Data:
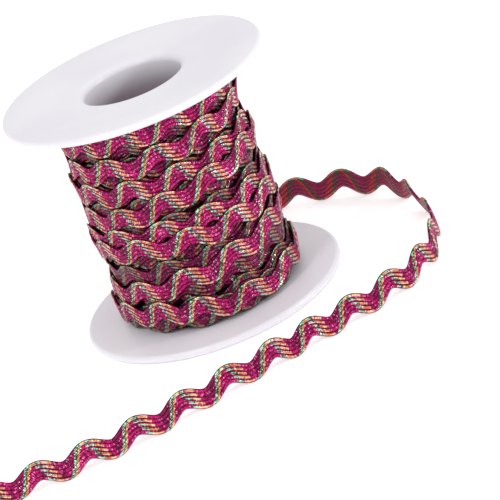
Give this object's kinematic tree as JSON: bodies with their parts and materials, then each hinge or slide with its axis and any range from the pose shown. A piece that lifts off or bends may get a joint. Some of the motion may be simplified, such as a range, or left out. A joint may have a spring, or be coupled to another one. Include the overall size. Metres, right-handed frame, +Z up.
{
  "type": "roll of ric rac",
  "caption": "Flat wavy metallic braid wound on a round flanged plastic spool with an open bore, its loose end curling round to lie beside it.",
  "frame": {"origin": "middle of the lower flange's underside, on the surface the roll stands on", "axes": "+Z up along the spool's axis; the loose end leaves the winding at the back left, goes round behind it along +X, and lies across the front (-Y)"},
  "size_m": [0.1511, 0.1232, 0.0694],
  "materials": {
    "white_plastic": "white moulded plastic, soft sheen",
    "braid": "magenta metallic yarn braid with green and gold stripes"
  },
  "bodies": {
    "root": {"spool": "white_plastic", "winding": "braid", "loose_end": "braid"}
  },
  "joints": []
}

Stated goal:
Exactly reproduce every line of the data above.

Output of the task:
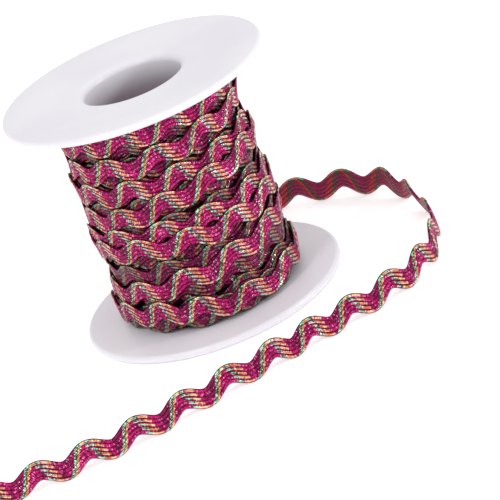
Give this object's kinematic tree as JSON: bodies with their parts and materials, then each hinge or slide with its axis and any range from the pose shown. A piece that lifts off or bends may get a joint. Some of the motion may be simplified, such as a range, or left out. A joint may have a spring, or be coupled to another one. Include the overall size. Metres, right-handed frame, +Z up.
{
  "type": "roll of ric rac",
  "caption": "Flat wavy metallic braid wound on a round flanged plastic spool with an open bore, its loose end curling round to lie beside it.",
  "frame": {"origin": "middle of the lower flange's underside, on the surface the roll stands on", "axes": "+Z up along the spool's axis; the loose end leaves the winding at the back left, goes round behind it along +X, and lies across the front (-Y)"},
  "size_m": [0.1511, 0.1232, 0.0694],
  "materials": {
    "white_plastic": "white moulded plastic, soft sheen",
    "braid": "magenta metallic yarn braid with green and gold stripes"
  },
  "bodies": {
    "root": {"spool": "white_plastic", "winding": "braid", "loose_end": "braid"}
  },
  "joints": []
}